For now, it allows you to create a notebook from several images with most libraries pre-installed. The infra it's deployed on allows Tesla K80 which you can use. You can of course install additional libraries.
This solves the problem of setting the environment, CUDA, docker engine, runtime versions, and the usual yak shaving. We're only using JupyterHub and JupyterLab for Python notebooks for now, as it is what our colleagues use, but we plan to support more.
It also solves the problem of the "it works on my machine" and running a colleague's notebook.
You can click on a button and publish an AppBook and share it with a domain expert right away to play with. It is automatically parametrized for you so you don't play with widgets, and automatically generates form fields for parameters. The parameters, metrics are tracked behind the scenes without you doing anything, and the models are saved to object storage. Again, one role we target is the ML practitioner who does not necessarily remember to do these things, so we do it for them.

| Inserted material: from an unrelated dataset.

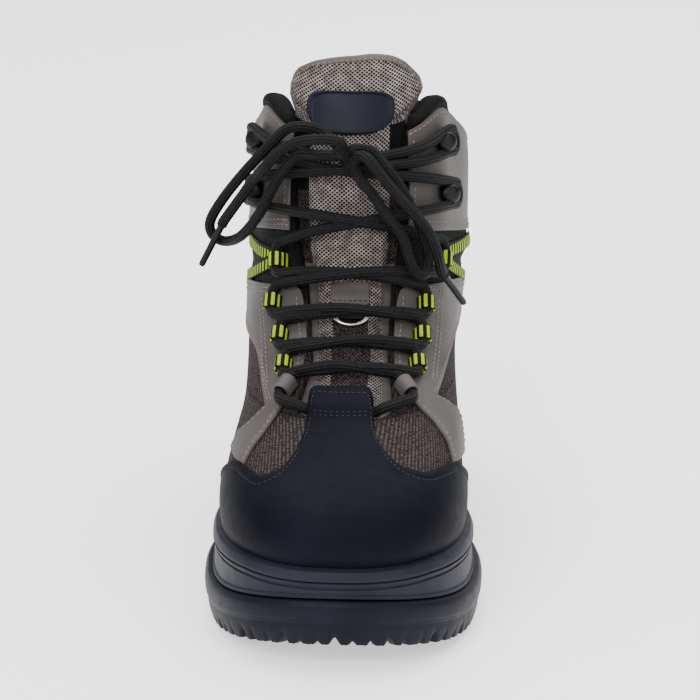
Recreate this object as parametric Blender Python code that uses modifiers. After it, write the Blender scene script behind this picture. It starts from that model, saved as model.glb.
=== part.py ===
"""A wading boot for the right foot: cup sole with lugs, lasted upper, tongue, lace.

The boot stands on its sole. The toe points to -Y, the big-toe (medial) side to +X.
The origin is on the floor, under the middle of the heel. Sizes are in metres.
"""
from math import cos, pi, radians, sin

import bmesh
import bpy
import numpy as np
from mathutils import Matrix, Vector

# Driving sizes of the whole boot
LENGTH = 0.308
HEEL_REACH = 0.045
UPPER_WIDTH = 0.103
SHAFT_WIDTH = 0.100
FEATHER_HEIGHT = 0.044
UPPER_RISE = 0.146
TONGUE_RISE = 0.033
TONGUE_LEAN = 0.0135
TONGUE_FOOT = 0.395

# Sole
LUG_HEIGHT = 0.0050
LUG_BAND = 0.0105
CUP_BAND = 0.0090
WELT_HEIGHT = 0.0055
TOE_SPRING = 0.0130
HEEL_BEVEL = 0.0030
SPRING_START = 0.225
BEVEL_END = 0.018
CUP_REACH = 0.0095
MIDSOLE_REACH = 0.0055
WELT_REACH = 0.0060
EDGE_LUGS = 32
LUG_SHARE = 0.80
INSOLE_THICKNESS = 0.0040
# Inner lugs. Rows start FOREFOOT_START from the back, FOREFOOT_PITCH apart, in shares of LENGTH;
# widths are shares of UPPER_WIDTH, depths and places are shares of LENGTH.
FOREFOOT_START = 0.5325
FOREFOOT_PITCH = 0.0763
FOREFOOT_ROWS = 5
SIDE_LUG = (0.145, 0.039)
MIDDLE_LUG = (0.117, 0.042)
HEEL_LUG_COLUMNS = ("place", "width", "depth")
HEEL_LUGS = ((0.0, 0.29, 0.029), (0.055, 0.23, 0.029), (-0.055, 0.25, 0.029))

# Walls and clearances
WALL = 0.0030
GAP = 0.0003
OVERLAY = 0.0014
TOE_CAP = 0.0018
PADDING = 0.0070
TONGUE_THICKNESS = 0.0065
WEBBING = 0.0012

# Lace and what holds it
LACE = 0.0048
LOOP_WIDTH = 0.0064
TUNNEL_LENGTH = 0.0082
LACE_BEND = 0.0045
HOOK_HEAD = 0.0094
HOOK_STEM = 0.0042
HOOK_BASE = 0.0100
HOOK_HEIGHT = 0.0100
RING_WIRE = 0.0016
RING_WIDTH = 0.0156
AGLET = 0.0032
AGLET_LENGTH = 0.0220

# Fineness of the faceted forms
TURNS = 24
SOLE_TURNS = 32
SLICES = (0.0, 0.080, 0.170, 0.265, 0.360, 0.455, 0.540, 0.615, 0.685, 0.765, 0.865, 0.972)

# The last: one row a slice, from the feather line (0) to the collar (1).
# front and back are shares of LENGTH, the rises are shares of UPPER_RISE,
# heel and middle are shares of SHAFT_WIDTH, ball is a share of UPPER_WIDTH,
# the caps are the shares of a slice that its round ends take.
LAST_COLUMNS = (
    "front", "front_rise", "back", "back_rise", "heel", "middle", "ball",
    "back_cap", "front_cap", "power", "dip", "rim")
LAST_ROWS = (
    (0.968, 0.000, 0.026, 0.000, 0.76, 0.800, 0.985, 0.15, 0.30, 2.55, 0.048, 0.00),
    (0.983, 0.048, 0.017, 0.055, 0.79, 0.840, 1.005, 0.16, 0.31, 2.55, 0.040, 0.00),
    (0.977, 0.106, 0.013, 0.110, 0.81, 0.870, 1.008, 0.17, 0.33, 2.50, 0.030, 0.00),
    (0.945, 0.161, 0.013, 0.158, 0.82, 0.900, 1.000, 0.18, 0.35, 2.40, 0.020, 0.00),
    (0.886, 0.212, 0.015, 0.200, 0.83, 0.920, 0.985, 0.19, 0.37, 2.30, 0.010, 0.00),
    (0.818, 0.257, 0.018, 0.240, 0.84, 0.935, 0.965, 0.21, 0.39, 2.20, 0.003, 0.00),
    (0.750, 0.305, 0.023, 0.281, 0.85, 0.945, 0.945, 0.23, 0.41, 2.15, 0.000, 0.00),
    (0.688, 0.353, 0.028, 0.322, 0.85, 0.955, 0.925, 0.25, 0.43, 2.10, 0.000, 0.00),
    (0.633, 0.414, 0.034, 0.370, 0.86, 0.965, 0.910, 0.28, 0.44, 2.10, 0.000, 0.00),
    (0.578, 0.493, 0.041, 0.428, 0.87, 0.975, 0.895, 0.31, 0.45, 2.10, 0.000, 0.00),
    (0.532, 0.589, 0.045, 0.500, 0.88, 0.985, 0.885, 0.34, 0.45, 2.10, 0.000, 0.00),
    (0.495, 0.699, 0.047, 0.592, 0.90, 0.990, 0.880, 0.37, 0.45, 2.15, 0.000, 0.05),
    (0.466, 0.815, 0.044, 0.699, 0.91, 0.990, 0.870, 0.39, 0.45, 2.20, 0.000, 0.25),
    (0.443, 0.918, 0.037, 0.815, 0.915, 0.985, 0.850, 0.40, 0.45, 2.20, 0.000, 0.60),
    (0.425, 1.000, 0.029, 0.945, 0.89, 0.965, 0.825, 0.40, 0.45, 2.20, 0.000, 1.00),
)
WIDTH_STATIONS = (0.0, 0.15, 0.45, 0.72, 1.0)
HEEL_POWER = 2.3
# Lift of the collar's rim, shares of UPPER_RISE, from the heel (0) to the front (1)
RIM_WAVE = (
    (0.00, 0.000), (0.15, -0.055), (0.42, -0.072), (0.62, 0.010),
    (0.78, 0.080), (0.90, 0.035), (1.00, 0.000))
# Sideways bend of the boot, shares of UPPER_WIDTH, against shares of LENGTH
BEND = (
    (0.0, -0.010), (0.2, -0.018), (0.4, -0.020), (0.6, -0.005),
    (0.75, 0.018), (0.9, 0.036), (1.0, 0.040))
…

Here's a video from a very early version: https://app.box.com/s/mwsw79g3d5b974o625f1mw979cc4znf0
We're using MLFlow for that, but plan to support GuildAI, and Cortex. We think hard to make things loosely coupled and configurable, so you get to pick the stack and easily integrate the platform with existing stack.
The AppBook is super useful in that you can publish it and then use it to train the model, or share it with a domain expert so they can play with different parameters. One of the problems we've seen was that some features are considered unimportant for an ML practitioner, but are critical to domain experts.
Thightening that feedback loop from notebook to domain expert makes the one click AppBook important because it saves you scheduling meetings and how to "show" the domain expert the work, while allowing them to interact with it.
You can also deploy models you choose with one click and it will give you an endpoint and generate a tutorial on how to hit that endpoint to invoke the model with curl or Python requests. You can generate a token and invoke the model in other places or services.
This self service feature is important because it allows an ML practitioner to "deploy" their own model, without asking a colleague to do so who might be doing other things. Self service is super important through this.
Right now, we're focusing on fixing bugs and improving tests and have added monitoring before going back to feature development. Some features we were working on were a more flexible and scalable model deployment strategies, monitoring, collaboration, retraining, and data streams, and building the SDK.